На шее у него чуть ниже подбородка была кровоточащая рана.
- Господин Лекок! - воскликнул панаша Планта, обретший наконец дар речи.
- Он самый, и на этот раз, только на этот, подлинный, - ответствовал сыщик и, двинув как следует плечом костоправа, приказал: - А ну, вперед!
Робло, как подкошенный, рухнул в кресло, но Лекок все равно не отпускал его.
- Да, этот мерзавец сорвал с меня мои белокурые прикрасы, - пояснил он. - Благодаря ему и вопреки своему желанию я появился перед вами в естественном виде, и теперь вы знаете мое лицо, каким даровал мне его творец. - Лекок беспечно повел плечами и добавил не то раздосадованно, не то шутливо: - Да, таков подлинный Лекок, и скажу без преувеличений, кроме вас таким его знают лишь три человека: двое верных друзей и одна женщина, увы, не столь верная, о которой я вам недавно рассказывал.

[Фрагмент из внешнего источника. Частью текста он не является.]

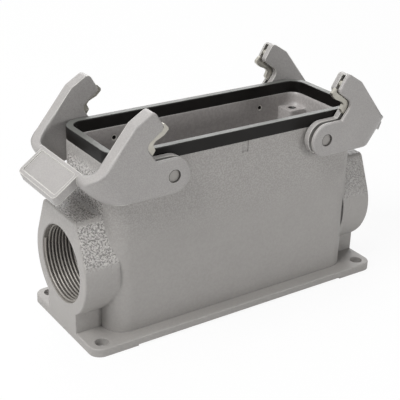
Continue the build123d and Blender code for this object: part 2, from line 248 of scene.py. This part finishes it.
# %% Finish class
class Finish:
    """A material under construction, with short calls for its usual nodes."""

    def __init__(self, name):
        self.material = bpy.data.materials.new(name)
        self.material.use_nodes = True
        self.tree = self.material.node_tree
        self.tree.nodes.clear()
        self.place = self.add("ShaderNodeTexCoord").outputs["Object"]
        self.x, self.y, self.z = self.add("ShaderNodeSeparateXYZ", {0: self.place}).outputs

    def add(self, kind, inputs=None, **settings):
        return add_node(self.tree, kind, inputs, **settings)

    def maths(self, operation, first, second=0.0):
        return maths(self.tree, operation, first, second)

    def both(self, first, second):
        """One where two masks are both one."""
        return self.maths("MULTIPLY", first, second)

    def either(self, first, second):
        """One where at least one of two masks is one."""
        return self.maths("MAXIMUM", first, second)

    def ramp(self, value, start, stop, low=0.0, high=1.0, shape="SMOOTHSTEP"):
        """A value that goes from low to high as another goes from start to stop."""
        ends = {"Value": value, "From Min": start, "From Max": stop, "To Min": low, "To Max": high}
        return self.add("ShaderNodeMapRange", ends, interpolation_type=shape).outputs[0]

    def noise(self, size_in_mm, detail, **inputs):
        """Random values in cells of about this size, from zero to one."""
        given = {"Vector": self.place, "Scale": 1.0 / (size_in_mm * MM), "Detail": detail, **inputs}
        return self.add("ShaderNodeTexNoise", given).outputs[0]

    def stretched(self, scale):
        """The piece's coordinates, scaled along each axis."""
        return self.add("ShaderNodeMapping", {"Vector": self.place, "Scale": scale}).outputs[0]

    def blend(self, share, first, second):
        inputs = {0: share, 6: first, 7: second}
        return self.add("ShaderNodeMix", inputs, data_type="RGBA").outputs[2]

    def multiply(self, colour, factor, share=1.0):
        inputs = {0: share, 6: colour, 7: factor}
        return self.add("ShaderNodeMix", inputs, data_type="RGBA", blend_type="MULTIPLY").outputs[2]

    def bump(self, height, depth_in_mm, strength, **inputs):
        given = {"Strength": strength, "Distance": depth_in_mm * MM, "Height": height, **inputs}
        return self.add("ShaderNodeBump", given).outputs[0]

    def close(self, colour, rough, bumped, **inputs):
        given = {"Base Color": colour, "Roughness": rough, "Normal": bumped, **inputs}
        surface = self.add("ShaderNodeBsdfPrincipled", given).outputs[0]
        self.add("ShaderNodeOutputMaterial", {"Surface": surface})
        print(self.material.name, "has", len(self.tree.nodes), "nodes")


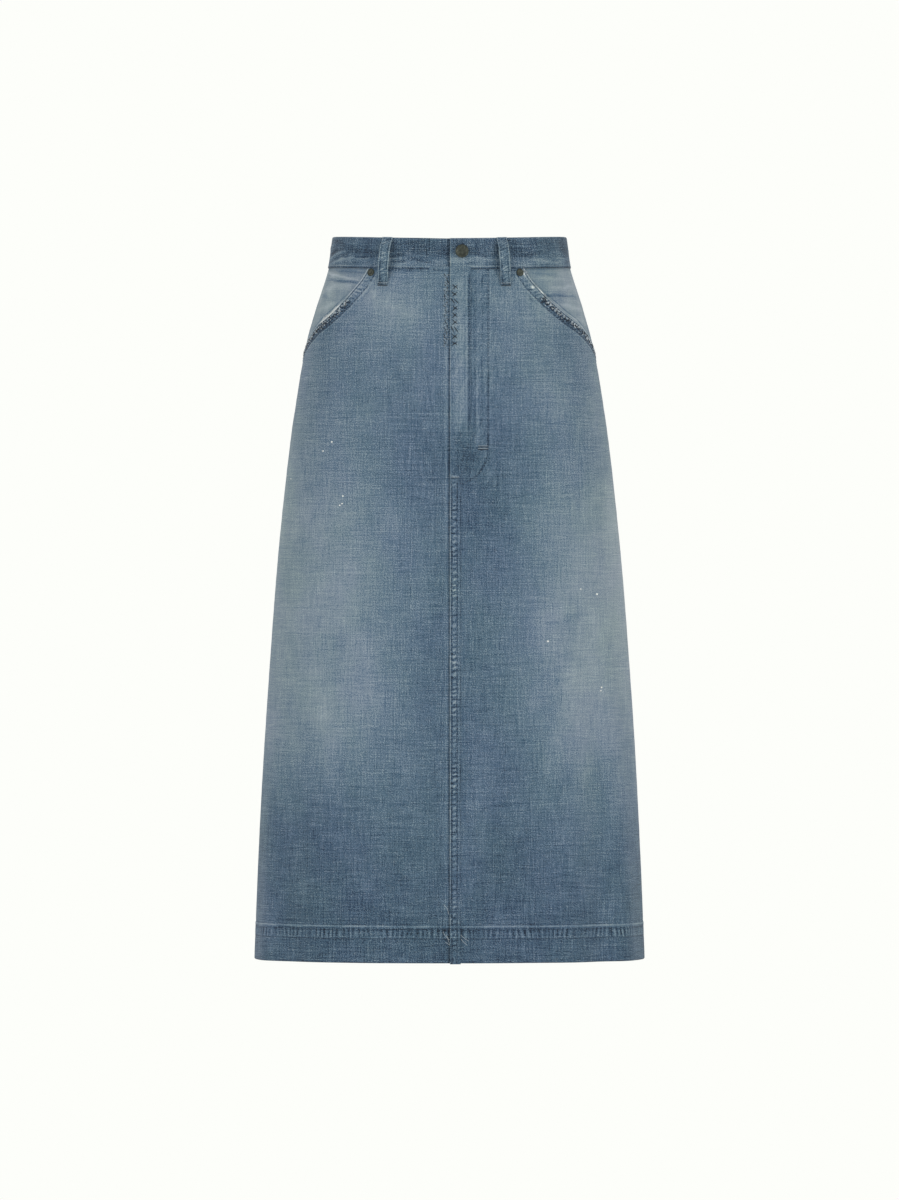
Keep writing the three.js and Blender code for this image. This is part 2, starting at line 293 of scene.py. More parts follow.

Папаша Планта и доктор так настойчиво и с таким недоумением смотрели на него, что он вынужден был объясниться.
- А чему вы удивляетесь? Жизнь человека моей профессии отнюдь не мед. Защищая общество, подвергаешься опасностям, и за это наши современники обязаны нам если уж не восхищением, то хотя бы уважением. Меня приговорили к смерти семь самых опасных во Франции злодеев. Я поймал их, и они поклялись, что я умру от их руки, а они - люди слова. Где они сейчас? Четверо в Кайенне, один в Бресте*. О них я получаю сведения. Но где двое других? Я потерял их след. Вполне вероятно, один из них уже выследил меня, и кто может поручиться, что завтра, возвращаясь в пустом вагоне, я не получу шесть дюймов стали в живот? - Лекок грустно улыбнулся. - И никакой награды за вечную опасность. Если я завтра погибну, мой труп подберут, доставят в одну из моих официальных квартир, и на том конец.